* Start Collected material *

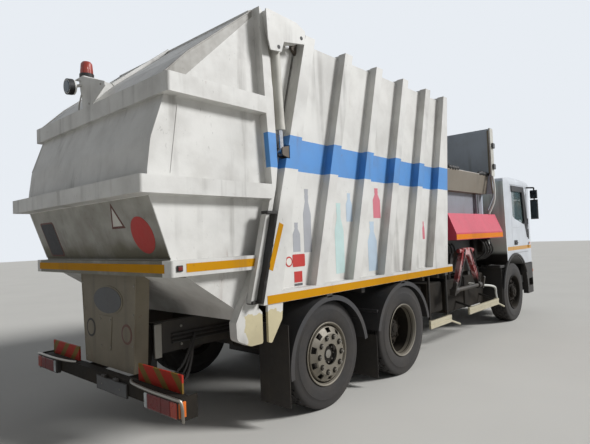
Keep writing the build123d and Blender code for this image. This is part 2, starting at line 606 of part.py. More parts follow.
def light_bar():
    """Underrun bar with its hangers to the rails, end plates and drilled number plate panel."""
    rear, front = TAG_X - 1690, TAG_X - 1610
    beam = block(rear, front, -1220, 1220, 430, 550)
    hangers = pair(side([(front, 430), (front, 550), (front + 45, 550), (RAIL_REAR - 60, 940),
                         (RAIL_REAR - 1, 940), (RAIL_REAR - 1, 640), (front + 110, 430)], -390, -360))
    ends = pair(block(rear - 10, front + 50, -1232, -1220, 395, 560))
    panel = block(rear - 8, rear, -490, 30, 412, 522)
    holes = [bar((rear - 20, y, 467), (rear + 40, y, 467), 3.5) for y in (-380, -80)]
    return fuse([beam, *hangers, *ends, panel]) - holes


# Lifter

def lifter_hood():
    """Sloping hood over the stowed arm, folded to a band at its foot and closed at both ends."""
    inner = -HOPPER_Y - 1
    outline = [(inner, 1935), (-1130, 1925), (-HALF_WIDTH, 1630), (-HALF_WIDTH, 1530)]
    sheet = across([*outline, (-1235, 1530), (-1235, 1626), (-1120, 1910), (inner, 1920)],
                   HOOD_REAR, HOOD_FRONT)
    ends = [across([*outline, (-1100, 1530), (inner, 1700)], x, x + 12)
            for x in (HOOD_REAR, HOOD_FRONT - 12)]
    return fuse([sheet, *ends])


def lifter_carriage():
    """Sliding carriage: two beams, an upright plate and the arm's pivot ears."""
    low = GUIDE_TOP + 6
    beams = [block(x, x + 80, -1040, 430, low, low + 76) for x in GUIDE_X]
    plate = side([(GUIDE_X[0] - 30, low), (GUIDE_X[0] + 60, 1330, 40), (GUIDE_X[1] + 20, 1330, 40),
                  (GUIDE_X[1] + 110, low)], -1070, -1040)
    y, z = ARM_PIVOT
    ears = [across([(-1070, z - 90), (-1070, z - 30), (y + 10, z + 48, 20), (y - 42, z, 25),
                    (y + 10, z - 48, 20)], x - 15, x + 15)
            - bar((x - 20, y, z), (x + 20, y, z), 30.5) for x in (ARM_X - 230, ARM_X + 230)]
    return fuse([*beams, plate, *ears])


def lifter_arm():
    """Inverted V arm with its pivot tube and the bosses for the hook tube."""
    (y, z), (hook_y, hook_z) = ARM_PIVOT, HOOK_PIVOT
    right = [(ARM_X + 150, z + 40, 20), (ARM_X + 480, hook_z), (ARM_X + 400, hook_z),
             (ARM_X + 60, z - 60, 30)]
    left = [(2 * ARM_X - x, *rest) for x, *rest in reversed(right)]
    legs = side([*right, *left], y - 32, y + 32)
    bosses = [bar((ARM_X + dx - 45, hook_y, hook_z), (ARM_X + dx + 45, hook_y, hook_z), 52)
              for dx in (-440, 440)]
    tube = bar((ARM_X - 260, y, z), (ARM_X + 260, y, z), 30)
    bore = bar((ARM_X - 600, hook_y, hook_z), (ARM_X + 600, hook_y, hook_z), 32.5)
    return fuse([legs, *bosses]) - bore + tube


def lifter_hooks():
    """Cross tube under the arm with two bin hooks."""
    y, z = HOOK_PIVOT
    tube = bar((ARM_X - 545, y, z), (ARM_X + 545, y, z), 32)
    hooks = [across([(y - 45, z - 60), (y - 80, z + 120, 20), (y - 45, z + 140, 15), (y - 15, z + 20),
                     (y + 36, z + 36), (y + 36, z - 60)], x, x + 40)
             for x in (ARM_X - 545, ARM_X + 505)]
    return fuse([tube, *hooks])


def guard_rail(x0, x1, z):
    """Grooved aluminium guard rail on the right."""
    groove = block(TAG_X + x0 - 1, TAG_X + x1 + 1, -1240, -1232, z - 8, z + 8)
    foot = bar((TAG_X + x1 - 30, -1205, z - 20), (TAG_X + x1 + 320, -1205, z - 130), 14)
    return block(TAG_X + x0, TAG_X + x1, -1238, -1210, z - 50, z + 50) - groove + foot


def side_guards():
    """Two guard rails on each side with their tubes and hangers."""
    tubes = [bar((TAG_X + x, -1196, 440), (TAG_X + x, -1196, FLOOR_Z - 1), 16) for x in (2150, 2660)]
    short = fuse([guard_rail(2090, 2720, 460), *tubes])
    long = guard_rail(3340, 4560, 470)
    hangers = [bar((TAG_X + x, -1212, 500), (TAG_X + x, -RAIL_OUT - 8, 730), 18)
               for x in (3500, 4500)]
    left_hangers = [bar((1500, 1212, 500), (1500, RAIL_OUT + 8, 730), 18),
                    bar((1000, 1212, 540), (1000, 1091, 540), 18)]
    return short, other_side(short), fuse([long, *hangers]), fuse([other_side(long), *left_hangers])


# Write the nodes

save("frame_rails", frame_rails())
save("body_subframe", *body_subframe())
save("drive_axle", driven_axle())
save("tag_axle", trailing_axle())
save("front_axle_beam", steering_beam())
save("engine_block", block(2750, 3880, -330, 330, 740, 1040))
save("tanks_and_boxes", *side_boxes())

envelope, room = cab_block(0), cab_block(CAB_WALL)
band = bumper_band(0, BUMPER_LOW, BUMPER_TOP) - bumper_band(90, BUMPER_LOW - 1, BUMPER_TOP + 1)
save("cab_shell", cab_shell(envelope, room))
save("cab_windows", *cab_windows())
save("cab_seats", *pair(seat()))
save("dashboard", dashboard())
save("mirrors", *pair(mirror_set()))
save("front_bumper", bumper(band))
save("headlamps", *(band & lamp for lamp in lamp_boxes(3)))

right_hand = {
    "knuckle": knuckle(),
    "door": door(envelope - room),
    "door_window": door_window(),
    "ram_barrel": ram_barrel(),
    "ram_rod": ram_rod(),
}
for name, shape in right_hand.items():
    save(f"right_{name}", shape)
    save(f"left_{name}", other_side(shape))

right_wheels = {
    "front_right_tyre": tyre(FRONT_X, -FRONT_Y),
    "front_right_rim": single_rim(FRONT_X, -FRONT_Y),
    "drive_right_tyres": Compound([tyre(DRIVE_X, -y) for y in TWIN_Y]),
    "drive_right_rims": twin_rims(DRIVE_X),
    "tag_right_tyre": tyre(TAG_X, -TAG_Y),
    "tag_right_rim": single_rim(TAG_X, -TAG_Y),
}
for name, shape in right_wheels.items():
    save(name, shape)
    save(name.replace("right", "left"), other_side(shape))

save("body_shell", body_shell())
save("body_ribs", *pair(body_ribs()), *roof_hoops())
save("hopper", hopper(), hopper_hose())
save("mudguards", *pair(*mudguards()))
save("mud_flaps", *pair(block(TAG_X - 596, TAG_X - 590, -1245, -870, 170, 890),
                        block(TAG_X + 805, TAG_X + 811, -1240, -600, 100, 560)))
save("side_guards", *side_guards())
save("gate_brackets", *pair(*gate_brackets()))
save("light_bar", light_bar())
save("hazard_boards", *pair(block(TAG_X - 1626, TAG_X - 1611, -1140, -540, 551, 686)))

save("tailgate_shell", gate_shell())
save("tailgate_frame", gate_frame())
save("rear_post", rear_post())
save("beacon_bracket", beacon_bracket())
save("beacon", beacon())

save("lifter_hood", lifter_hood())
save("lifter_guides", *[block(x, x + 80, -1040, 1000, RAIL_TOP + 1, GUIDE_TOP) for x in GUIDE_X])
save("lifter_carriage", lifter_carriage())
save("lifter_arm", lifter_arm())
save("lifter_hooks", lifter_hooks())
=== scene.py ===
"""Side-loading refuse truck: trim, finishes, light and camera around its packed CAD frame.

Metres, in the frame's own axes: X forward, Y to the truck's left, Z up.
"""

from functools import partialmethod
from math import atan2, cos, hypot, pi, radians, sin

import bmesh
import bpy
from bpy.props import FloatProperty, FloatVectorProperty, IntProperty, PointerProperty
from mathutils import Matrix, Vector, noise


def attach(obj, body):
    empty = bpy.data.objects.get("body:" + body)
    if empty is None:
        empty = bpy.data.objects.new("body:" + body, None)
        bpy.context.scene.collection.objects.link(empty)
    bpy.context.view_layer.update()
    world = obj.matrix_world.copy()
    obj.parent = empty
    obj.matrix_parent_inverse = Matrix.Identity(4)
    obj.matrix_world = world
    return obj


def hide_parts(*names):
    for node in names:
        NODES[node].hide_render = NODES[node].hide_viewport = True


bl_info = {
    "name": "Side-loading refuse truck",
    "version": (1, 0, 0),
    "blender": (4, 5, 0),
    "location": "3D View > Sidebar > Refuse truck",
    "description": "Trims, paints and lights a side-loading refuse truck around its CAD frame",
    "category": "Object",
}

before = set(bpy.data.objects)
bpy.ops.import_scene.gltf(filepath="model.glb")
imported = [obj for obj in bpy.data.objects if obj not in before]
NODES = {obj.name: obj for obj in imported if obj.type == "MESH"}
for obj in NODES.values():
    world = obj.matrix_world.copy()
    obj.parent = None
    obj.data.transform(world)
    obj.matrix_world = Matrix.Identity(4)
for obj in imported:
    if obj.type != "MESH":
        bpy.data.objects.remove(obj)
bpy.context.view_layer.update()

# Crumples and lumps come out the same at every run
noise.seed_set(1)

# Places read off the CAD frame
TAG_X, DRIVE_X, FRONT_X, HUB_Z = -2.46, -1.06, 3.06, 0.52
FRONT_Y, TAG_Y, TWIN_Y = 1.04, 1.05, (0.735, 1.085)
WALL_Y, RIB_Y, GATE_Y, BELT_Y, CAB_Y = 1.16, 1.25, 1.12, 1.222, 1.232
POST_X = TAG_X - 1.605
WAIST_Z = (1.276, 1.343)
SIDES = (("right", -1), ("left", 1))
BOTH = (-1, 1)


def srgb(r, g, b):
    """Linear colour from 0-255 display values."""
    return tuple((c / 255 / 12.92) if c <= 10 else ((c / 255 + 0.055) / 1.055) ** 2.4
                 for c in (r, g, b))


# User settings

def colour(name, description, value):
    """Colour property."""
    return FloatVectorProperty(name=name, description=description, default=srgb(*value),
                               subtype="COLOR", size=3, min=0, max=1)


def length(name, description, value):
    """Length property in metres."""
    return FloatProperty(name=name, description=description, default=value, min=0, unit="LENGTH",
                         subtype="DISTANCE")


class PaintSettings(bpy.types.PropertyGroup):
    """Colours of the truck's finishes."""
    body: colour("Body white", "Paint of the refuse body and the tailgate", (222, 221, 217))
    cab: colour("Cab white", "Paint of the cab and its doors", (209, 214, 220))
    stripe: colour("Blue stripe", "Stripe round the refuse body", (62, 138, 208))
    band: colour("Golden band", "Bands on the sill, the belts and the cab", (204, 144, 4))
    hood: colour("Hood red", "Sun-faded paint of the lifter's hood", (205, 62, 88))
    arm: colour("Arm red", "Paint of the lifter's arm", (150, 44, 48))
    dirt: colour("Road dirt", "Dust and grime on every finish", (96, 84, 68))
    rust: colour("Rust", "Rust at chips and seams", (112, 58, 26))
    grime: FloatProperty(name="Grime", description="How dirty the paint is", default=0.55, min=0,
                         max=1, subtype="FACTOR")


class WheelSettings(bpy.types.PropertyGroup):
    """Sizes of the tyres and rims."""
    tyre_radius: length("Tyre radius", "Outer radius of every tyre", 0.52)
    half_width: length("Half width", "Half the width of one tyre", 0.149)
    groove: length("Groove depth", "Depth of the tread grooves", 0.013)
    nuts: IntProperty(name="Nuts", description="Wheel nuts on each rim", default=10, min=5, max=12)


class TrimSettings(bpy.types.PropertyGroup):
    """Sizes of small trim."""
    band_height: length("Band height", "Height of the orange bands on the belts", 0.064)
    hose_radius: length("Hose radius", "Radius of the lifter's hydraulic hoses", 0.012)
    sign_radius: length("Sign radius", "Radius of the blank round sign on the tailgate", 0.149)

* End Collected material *

The lines to be given again exactly are those from the one containing "x in GUIDE_X])" up to and including the one containing "from math import".

save("lifter_guides", *[block(x, x + 80, -1040, 1000, RAIL_TOP + 1, GUIDE_TOP) for x in GUIDE_X])
save("lifter_carriage", lifter_carriage())
save("lifter_arm", lifter_arm())
save("lifter_hooks", lifter_hooks())
=== scene.py ===
"""Side-loading refuse truck: trim, finishes, light and camera around its packed CAD frame.

Metres, in the frame's own axes: X forward, Y to the truck's left, Z up.
"""

from functools import partialmethod
from math import atan2, cos, hypot, pi, radians, sin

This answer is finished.